6. Practical Considerations and Application Domains

GRUs are widely adopted in domains where sequence modeling is essential, including but not limited to speech recognition, music modeling, language modeling, traffic prediction, and speech enhancement. Their computational efficiency, compared to LSTMs, and empirical robustness across datasets highlight their suitability for both high-performance and resource-constrained deployments.

Variants such as M-reluGRU, D-GRU, refined-gate GRU, and SGRU provide architectural trade-offs for accuracy, computational cost, and gradient flow sensitivity. For example, speech recognition experiments demonstrate that removing the reset gate and substituting ReLU in place of $\tanh$ leads to per-epoch training time reductions (~30–36%) and consistent accuracy gains, making the architecture preferable under both clean and noisy conditions (Ravanelli et al., 2017).

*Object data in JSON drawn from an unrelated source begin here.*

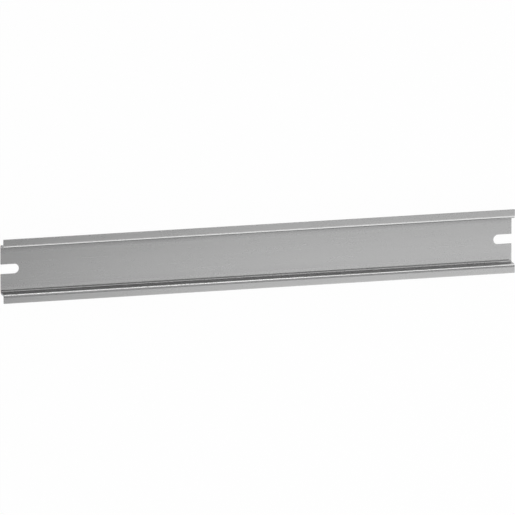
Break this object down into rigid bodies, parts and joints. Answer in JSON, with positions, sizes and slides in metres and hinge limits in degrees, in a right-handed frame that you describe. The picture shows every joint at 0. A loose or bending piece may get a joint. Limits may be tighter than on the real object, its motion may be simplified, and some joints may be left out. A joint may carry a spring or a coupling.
{
  "type": "din rail",
  "caption": "Straight steel top-hat mounting rail with an open-ended fixing slot at each end; devices clip over its two flanges and slide along them.",
  "frame": {"origin": "middle of the web's back face, which lies on the mounting panel, so also the bottom centre of the rail as it lies on a floor", "axes": "+X along the rail, +Y across it from one flange to the other, +Z out of the mounting panel towards the flanges' front faces"},
  "size_m": [0.285, 0.035, 0.0075],
  "materials": {
    "zinc_plated_steel": "satin zinc plating on cold-rolled strip"
  },
  "bodies": {
    "root": {"rail": "zinc_plated_steel"}
  },
  "joints": []
}
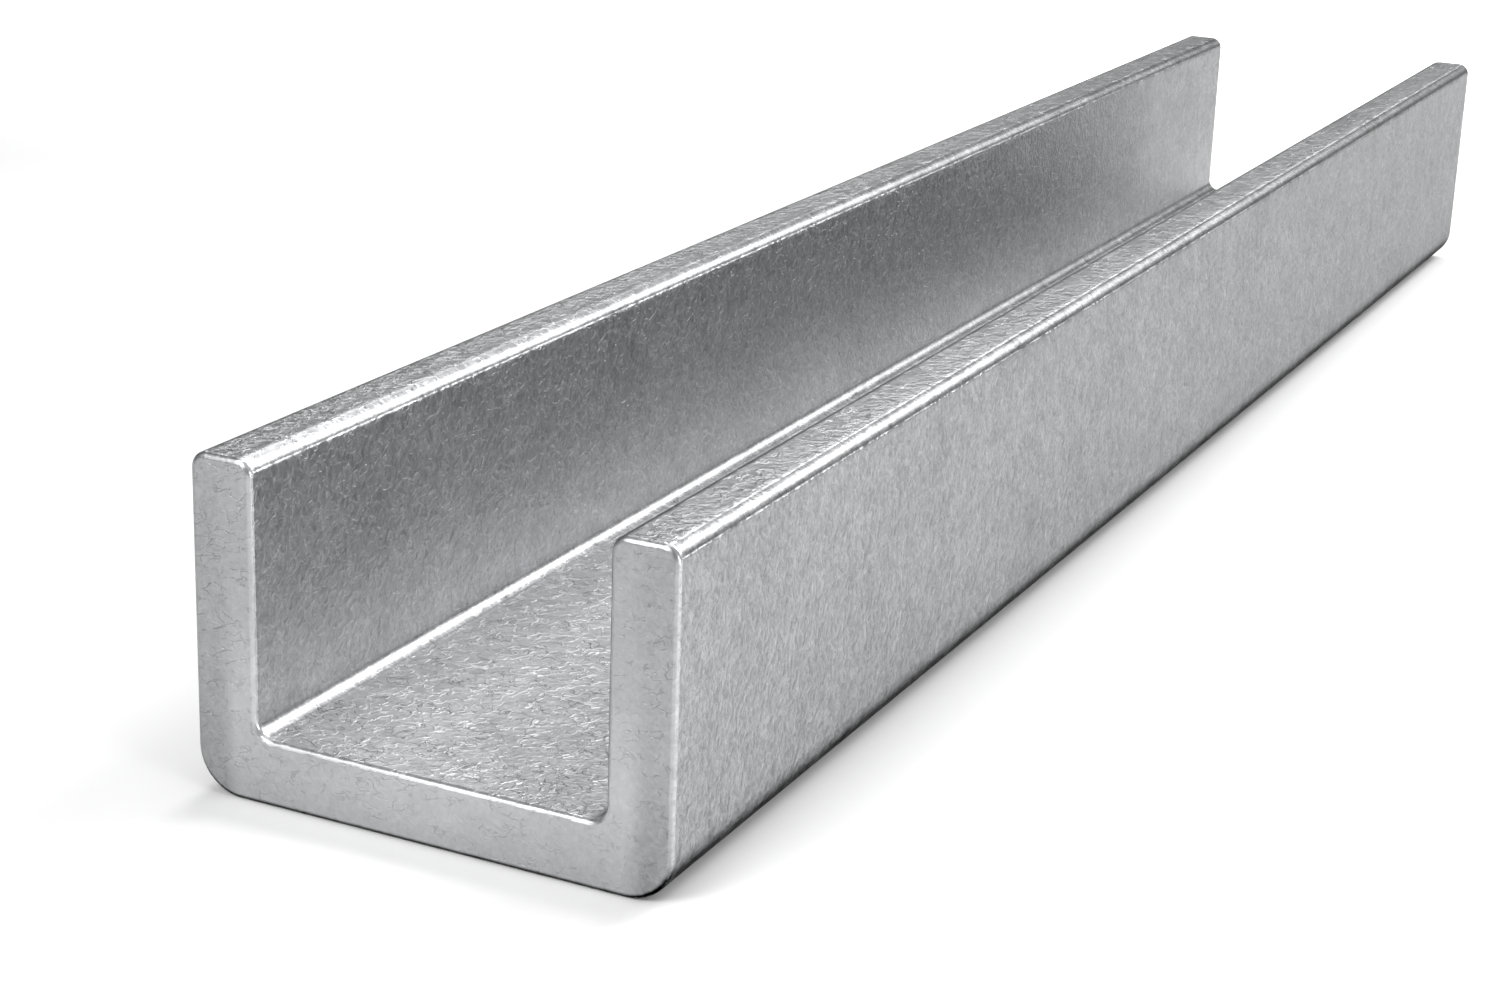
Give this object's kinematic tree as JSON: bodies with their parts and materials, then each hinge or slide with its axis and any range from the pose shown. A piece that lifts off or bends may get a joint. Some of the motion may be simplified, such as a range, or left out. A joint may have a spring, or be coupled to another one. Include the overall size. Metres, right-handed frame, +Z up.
{
  "type": "steel u-channel",
  "caption": "Short length of heavy-walled galvanised steel U-channel with rounded heels and toes and dressed ends.",
  "frame": {"origin": "centre of the underside of the web, halfway along the length", "axes": "+X across the web, +Y along the length, +Z up out of the open side"},
  "size_m": [0.075, 0.43, 0.05],
  "materials": {
    "galvanised_steel": "hot-dip galvanised, pale grey zinc skin with a fine leathery crinkle"
  },
  "bodies": {
    "root": {"u_channel": "galvanised_steel"}
  },
  "joints": []
}
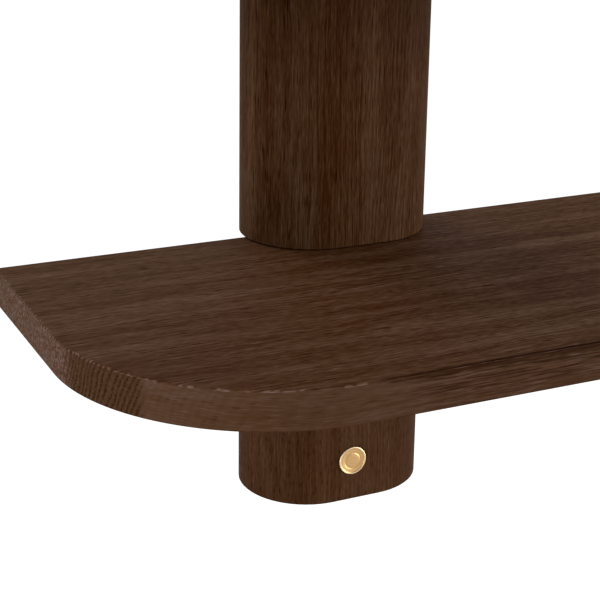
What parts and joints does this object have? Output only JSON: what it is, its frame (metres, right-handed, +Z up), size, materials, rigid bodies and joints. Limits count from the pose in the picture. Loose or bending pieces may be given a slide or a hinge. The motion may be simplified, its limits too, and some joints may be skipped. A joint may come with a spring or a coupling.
{
  "type": "wall shelf with brackets",
  "caption": "Oak board with large rounded front corners, clamped between upright wall posts of rounded section with brass buttons.",
  "frame": {"origin": "on the wall plane, midway between the two posts, level with the board's top face", "axes": "+X along the board to its right end, +Y into the wall, -Y to the front edge, +Z up"},
  "size_m": [0.9, 0.2358, 0.3936],
  "materials": {
    "oak_board": "smoked oak, matt oil",
    "oak_post": "smoked oak, matt oil",
    "oak_hidden": "smoked oak, sawn",
    "beech": "plain beech",
    "brass": "satin turned brass",
    "zinc_steel": "zinc plated steel",
    "black_steel": "black oxide steel",
    "rubber": "matt"
  },
  "bodies": {
    "root": {"shelf_board": "oak_board", "upper_post_left": "oak_post", "upper_post_right": "oak_post", "lower_post_left": "oak_post", "lower_post_right": "oak_post", "spacer_block_left": "oak_hidden", "spacer_block_right": "oak_hidden", "bolt_plug_left": "oak_hidden", "bolt_plug_right": "oak_hidden", "brass_button_left": "brass", "brass_button_right": "brass", "clamp_bolt_left": "black_steel", "clamp_bolt_right": "black_steel", "clamp_washer_left": "zinc_steel", "clamp_washer_right": "zinc_steel", "threaded_insert_left": "zinc_steel", "threaded_insert_right": "zinc_steel", "dowel_left_outer": "beech", "dowel_left_inner": "beech", "dowel_right_outer": "beech", "dowel_right_inner": "beech", "keyhole_plate_left": "zinc_steel", "keyhole_plate_right": "zinc_steel", "plate_screw_left_top": "zinc_steel", "plate_screw_left_bottom": "zinc_steel", "plate_screw_right_top": "zinc_steel", "plate_screw_right_bottom": "zinc_steel", "wall_bumper_left": "rubber", "wall_bumper_right": "rubber"}
  },
  "joints": []
}
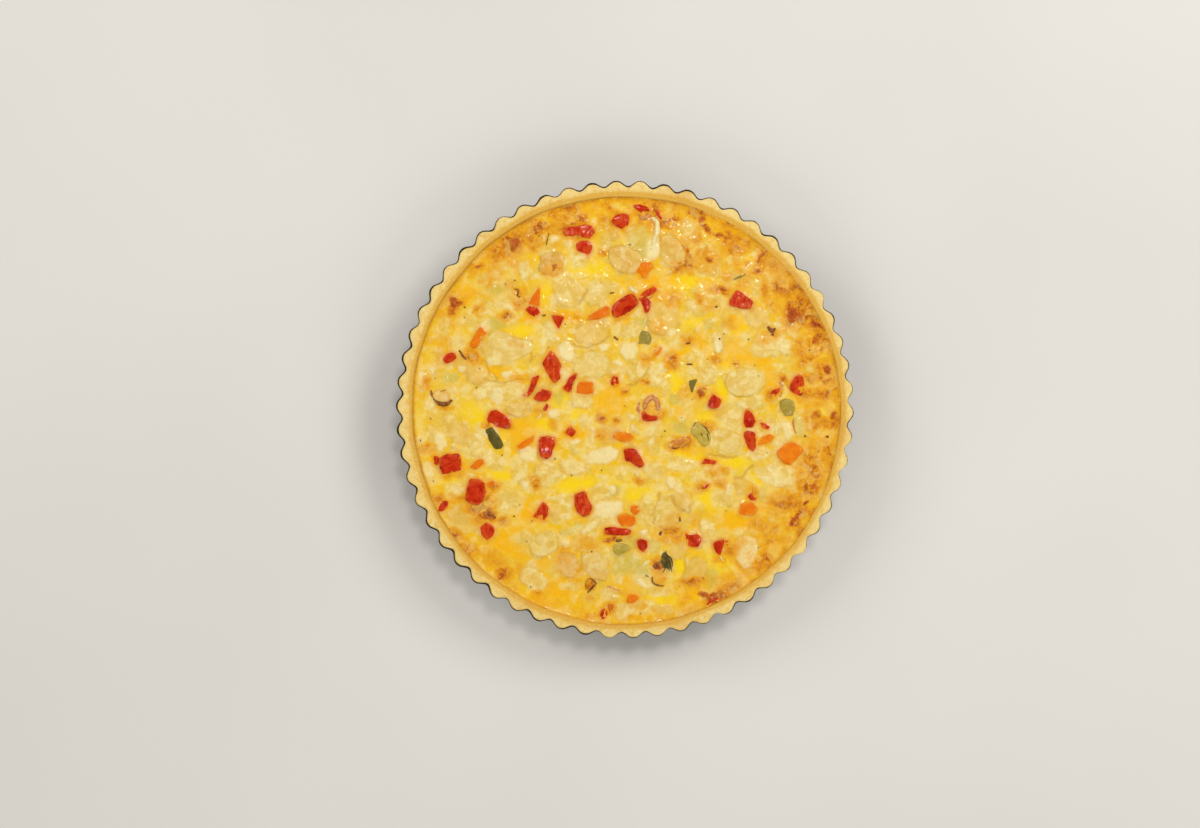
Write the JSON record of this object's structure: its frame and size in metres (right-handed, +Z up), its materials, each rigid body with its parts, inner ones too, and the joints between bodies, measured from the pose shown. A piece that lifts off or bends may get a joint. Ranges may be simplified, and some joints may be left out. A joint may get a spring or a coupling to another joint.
{
  "type": "chicken quiche in a fluted tin",
  "caption": "Round chicken and vegetable quiche: browned egg filling with diced peppers and carrots in a thin pastry case, in its fluted tart tin.",
  "frame": {"origin": "centre of the tin's underside, on the surface it stands on", "axes": "+Z up out of the tin; X and Y across it, with +Y away from the viewer of the top"},
  "size_m": [0.25, 0.2498, 0.0319],
  "materials": {
    "tin": "dark non-stick coated sheet steel",
    "crust": "baked shortcrust pastry, golden, matt",
    "filling": "baked egg and cheese filling, golden with browned spots",
    "pepper": "cooked red pepper, glossy",
    "carrot": "cooked carrot, soft sheen",
    "green": "cooked green pepper and leek",
    "chicken": "baked chicken and potato under a thin skin of egg"
  },
  "bodies": {
    "root": {"tin": "tin", "crust": "crust", "filling": "filling", "pepper_01": "pepper", "pepper_02": "pepper", "pepper_03": "pepper", "pepper_04": "pepper", "pepper_05": "pepper", "pepper_06": "pepper", "pepper_07": "pepper", "pepper_08": "pepper", "pepper_09": "pepper", "pepper_10": "pepper", "pepper_11": "pepper", "pepper_12": "pepper", "pepper_13": "pepper", "pepper_14": "pepper", "pepper_15": "pepper", "pepper_16": "pepper", "pepper_17": "pepper", "pepper_18": "pepper", "pepper_19": "pepper", "pepper_20": "pepper", "pepper_21": "pepper", "pepper_22": "pepper", "pepper_23": "pepper", "pepper_24": "pepper", "carrot_01": "carrot", "carrot_02": "carrot", "carrot_03": "carrot", "carrot_04": "carrot", "carrot_05": "carrot", "carrot_06": "carrot", "carrot_07": "carrot", "carrot_08": "carrot", "carrot_09": "carrot", "carrot_10": "carrot", "carrot_11": "carrot", "carrot_12": "carrot", "green_01": "green", "green_02": "green", "green_03": "green", "green_04": "green", "chicken_01": "chicken", "chicken_02": "chicken", "chicken_03": "chicken", "chicken_04": "chicken", "chicken_05": "chicken", "chicken_06": "chicken", "chicken_07": "chicken", "chicken_08": "chicken", "chicken_09": "chicken", "chicken_10": "chicken", "chicken_11": "chicken", "chicken_12": "chicken", "chicken_13": "chicken", "chicken_14": "chicken"}
  },
  "joints": []
}
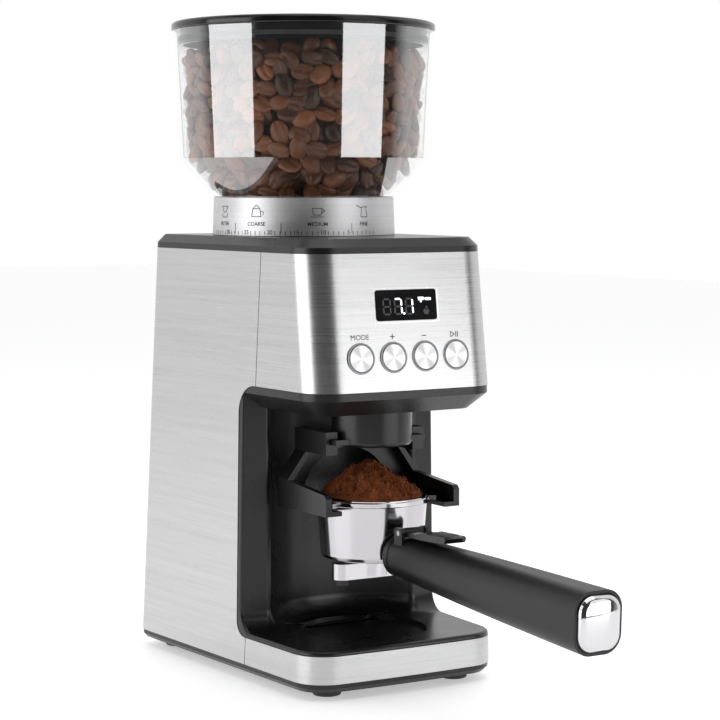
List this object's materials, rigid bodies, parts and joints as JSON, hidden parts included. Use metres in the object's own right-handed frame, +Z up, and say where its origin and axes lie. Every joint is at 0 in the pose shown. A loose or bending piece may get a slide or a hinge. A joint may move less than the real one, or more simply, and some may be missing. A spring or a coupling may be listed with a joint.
{
  "type": "burr coffee grinder",
  "caption": "Upright electric burr coffee grinder: clear bean hopper on a turning collar, leaning control face, open bay with a cradle that holds a portafilter over a tray.",
  "frame": {"origin": "on the worktop, under the middle of the grinder with its portafilter in place", "axes": "+Z up; the control face and the portafilter handle point along -Y; +X is to the right of a user who faces the controls"},
  "size_m": [0.156, 0.3764, 0.3776],
  "materials": {
    "brushed_steel": "fine horizontal brushing",
    "black_plastic": "satin moulded black",
    "cradle_plastic": "satin moulded black",
    "handle_plastic": "soft-touch black",
    "clear_plastic": "clear moulded hopper",
    "collar_aluminium": "fine turned satin with a printed scale",
    "chrome": "polished",
    "button_metal": "spun radial brushing",
    "display_glass": "gloss black window",
    "rubber": "matte",
    "inner_plastic": "moulded",
    "gear_plastic": "natural moulded",
    "burr_steel": "hardened and ground",
    "steel": "plain",
    "brass": "plain",
    "magnet": "plain",
    "copper": "plain",
    "board": "printed board"
  },
  "bodies": {
    "housing": {"base_plate": "black_plastic", "feet": "rubber", "base_screws": "steel", "base_band": "brushed_steel", "body_shell": "brushed_steel", "head_panel": "brushed_steel", "bay_frame": "black_plastic", "top_deck": "black_plastic", "chassis": "inner_plastic", "display_window": "display_glass", "display_module": "inner_plastic", "control_board": "board", "tact_switches": "inner_plastic", "button_bezels": "black_plastic", "outlet_nozzle": "black_plastic", "outlet_chute": "inner_plastic", "burr_chamber": "inner_plastic", "ball_bearings": "steel", "gearbox_case": "inner_plastic", "motor_can": "steel", "motor_end_cap": "inner_plastic", "motor_magnets": "magnet", "motor_bushes": "brass", "motor_screws": "steel", "power_board": "board", "cord_gland": "rubber", "hopper_switch": "inner_plastic"},
    "rotor": {"motor_shaft": "steel", "armature": "steel", "commutator": "copper", "pinion": "steel"},
    "burr_drive": {"drive_shaft": "steel", "drive_gear": "gear_plastic", "impeller": "gear_plastic", "cone_burr": "burr_steel", "burr_nut": "steel"},
    "upper_burr": {"burr_carrier": "gear_plastic", "ring_burr": "burr_steel"},
    "hopper": {"hopper": "clear_plastic", "adjust_collar": "collar_aluminium"},
    "lid": {"lid": "black_plastic", "lid_seal": "rubber"},
    "cradle": {"cradle": "cradle_plastic"},
    "portafilter": {"portafilter_cup": "chrome", "filter_basket": "chrome", "handle": "handle_plastic", "handle_ferrule": "handle_plastic", "handle_bolt": "steel", "handle_end_cap": "chrome", "spout": "chrome", "spout_tips": "rubber", "clip_pin": "steel"},
    "basket_clip": {"basket_clip": "handle_plastic"},
    "button_mode": {"button_mode": "button_metal"},
    "button_plus": {"button_plus": "button_metal"},
    "button_minus": {"button_minus": "button_metal"},
    "button_start": {"button_start": "button_metal"}
  },
  "joints": [
    {"name": "rotor_spin", "type": "hinge", "parent": "housing", "child": "rotor", "pos_m": [0, 0.14256, 0.12], "axis": [0, 0, 1], "continuous": true},
    {"name": "burr_spin", "type": "hinge", "parent": "housing", "child": "burr_drive", "pos_m": [0, 0.10631, 0.2], "axis": [0, 0, 1], "continuous": true},
    {"name": "hopper_turn", "type": "hinge", "parent": "housing", "child": "hopper", "pos_m": [0, 0.10631, 0.26], "axis": [0, 0, 1], "range_deg": [-35, 80]},
    {"name": "burr_travel", "type": "slide", "parent": "housing", "child": "upper_burr", "axis": [0, 0, 1], "range_m": [-0.0002, 0.0004]},
    {"name": "lid_lift", "type": "slide", "parent": "hopper", "child": "lid", "axis": [0, 0, 1], "range_m": [0, 0.12]},
    {"name": "cradle_slide", "type": "slide", "parent": "housing", "child": "cradle", "axis": [0, -1, 0], "range_m": [0, 0.07]},
    {"name": "portafilter_slide", "type": "slide", "parent": "cradle", "child": "portafilter", "axis": [0, -1, 0], "range_m": [0, 0.1]},
    {"name": "clip_hinge", "type": "hinge", "parent": "portafilter", "child": "basket_clip", "pos_m": [0, -0.01469, 0.0906], "axis": [-1, 0, 0], "range_deg": [0, 75]},
    {"name": "mode_press", "type": "slide", "parent": "housing", "child": "button_mode", "axis": [0, 0.9918, -0.1275], "range_m": [0, 0.0012], "stiffness_N_per_m": 600, "springref_m": -0.0005},
    {"name": "plus_press", "type": "slide", "parent": "housing", "child": "button_plus", "axis": [0, 0.9918, -0.1275], "range_m": [0, 0.0012], "stiffness_N_per_m": 600, "springref_m": -0.0005},
    {"name": "minus_press", "type": "slide", "parent": "housing", "child": "button_minus", "axis": [0, 0.9918, -0.1275], "range_m": [0, 0.0012], "stiffness_N_per_m": 600, "springref_m": -0.0005},
    {"name": "start_press", "type": "slide", "parent": "housing", "child": "button_start", "axis": [0, 0.9918, -0.1275], "range_m": [0, 0.0012], "stiffness_N_per_m": 600, "springref_m": -0.0005}
  ],
  "couplings": [
    {"joint": "burr_spin", "follows": "rotor_spin", "ratio": -0.20833},
    {"joint": "burr_travel", "follows": "hopper_turn", "m_per_rad": 0.00023873}
  ]
}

7. Summary Table: Standard and Selected GRU Variants

Variant	Gates	Activation	Key Feature	Efficiency/Accuracy	Reference
GRU	Update ( $z$ ), Reset ( $r$ )	$\tanh$	Two-gate structure	Baseline	(Chung et al., 2014)
M-reluGRU	Update ( $z$ )	ReLU (+ BatchNorm)	Reset gate removed, ReLU used	+33% faster, best accuracy	(Ravanelli et al., 2017)
D-GRU	Update ( $z$ ), Select ( $g$ )	$\tanh$	Only a fraction of units updated	50% fewer computes, equal accuracy	(Cheng et al., 2024)
Refined-GRU	Update ( $z$ ), Reset ( $r$ ), refined via $x_t$	$\tanh$	Direct input–gate connection	Improved gradient flow, better accuracy	(Cheng et al., 2020)
MuFuRU	Update, Reset, Multi-op	Any differentiable	Mixture over arbitrary op set	Task-adaptive, lower LM perplexity	(Weissenborn et al., 2016)
RAU	Update ( $z$ ), Reset ( $r$ ), Attention ( $\alpha$ )	$\tanh$	Attention inside GRU	Outperforms baseline GRU	(Zhong et al., 2018)
SGRU	Multiple GRUs (structured), graph embedding	$\tanh$	Spatial–temporal structure, graph conv	10–18% lower MAE in traffic prediction	(Zhang et al., 2024)

The GRU block remains a foundational element for modern sequence modeling, continuously adapted and specialized to meet the demands of efficiency, expressivity, and application-specific constraints in deep learning research.